◆ SHORT TASK:
For this exercise, return only the lines from the line containing "Write part 4" through the line containing "self.plug()", both ends included, exactly as they are.

◆ SUPPLIED MATERIAL:

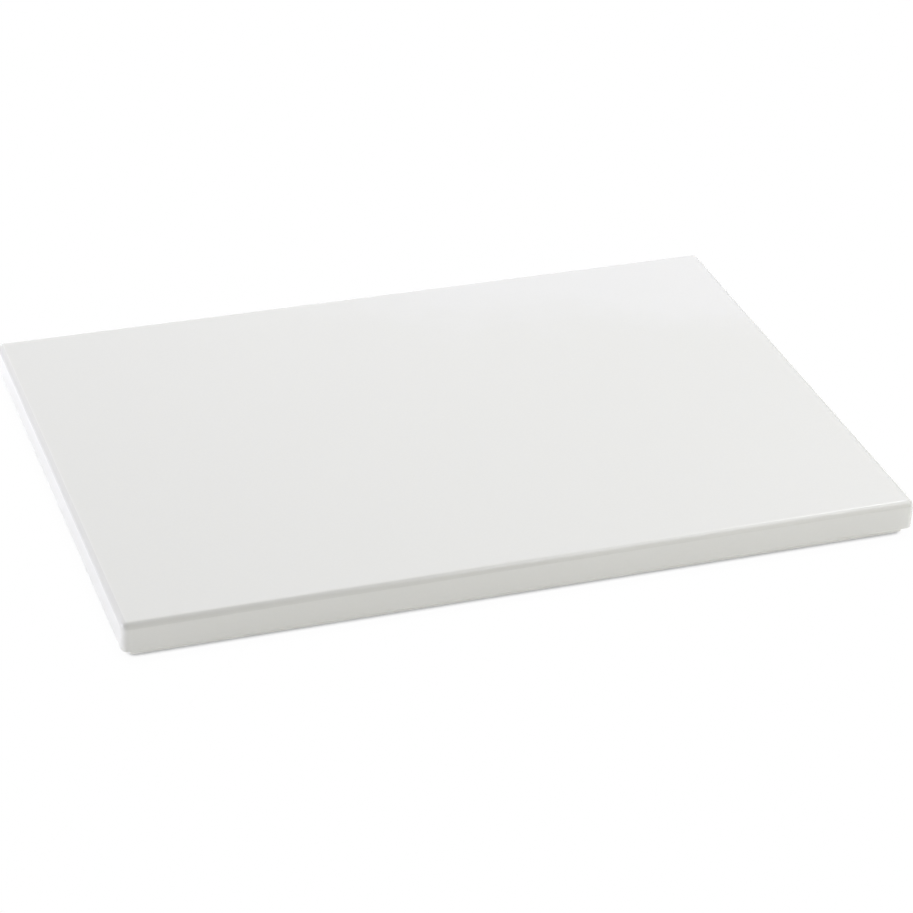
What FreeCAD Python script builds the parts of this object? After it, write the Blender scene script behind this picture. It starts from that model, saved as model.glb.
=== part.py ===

* * *

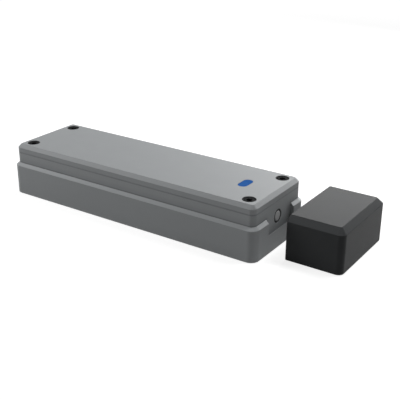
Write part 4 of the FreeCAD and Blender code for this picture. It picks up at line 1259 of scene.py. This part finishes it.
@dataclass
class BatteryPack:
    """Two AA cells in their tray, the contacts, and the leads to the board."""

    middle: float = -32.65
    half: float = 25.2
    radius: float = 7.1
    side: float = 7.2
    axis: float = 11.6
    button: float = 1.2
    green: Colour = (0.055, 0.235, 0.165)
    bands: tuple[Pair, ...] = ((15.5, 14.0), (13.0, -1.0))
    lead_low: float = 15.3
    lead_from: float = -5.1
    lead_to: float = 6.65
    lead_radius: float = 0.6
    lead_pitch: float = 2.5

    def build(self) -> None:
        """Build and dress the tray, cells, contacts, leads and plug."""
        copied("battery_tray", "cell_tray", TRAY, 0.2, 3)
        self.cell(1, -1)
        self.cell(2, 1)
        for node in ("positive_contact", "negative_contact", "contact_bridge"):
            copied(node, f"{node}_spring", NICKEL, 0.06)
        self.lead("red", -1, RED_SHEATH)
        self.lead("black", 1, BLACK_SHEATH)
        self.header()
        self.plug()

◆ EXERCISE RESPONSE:
Write part 4 of the FreeCAD and Blender code for this picture. It picks up at line 1259 of scene.py. This part finishes it.
@dataclass
class BatteryPack:
    """Two AA cells in their tray, the contacts, and the leads to the board."""

    middle: float = -32.65
    half: float = 25.2
    radius: float = 7.1
    side: float = 7.2
    axis: float = 11.6
    button: float = 1.2
    green: Colour = (0.055, 0.235, 0.165)
    bands: tuple[Pair, ...] = ((15.5, 14.0), (13.0, -1.0))
    lead_low: float = 15.3
    lead_from: float = -5.1
    lead_to: float = 6.65
    lead_radius: float = 0.6
    lead_pitch: float = 2.5

    def build(self) -> None:
        """Build and dress the tray, cells, contacts, leads and plug."""
        copied("battery_tray", "cell_tray", TRAY, 0.2, 3)
        self.cell(1, -1)
        self.cell(2, 1)
        for node in ("positive_contact", "negative_contact", "contact_bridge"):
            copied(node, f"{node}_spring", NICKEL, 0.06)
        self.lead("red", -1, RED_SHEATH)
        self.lead("black", 1, BLACK_SHEATH)
        self.header()
        self.plug()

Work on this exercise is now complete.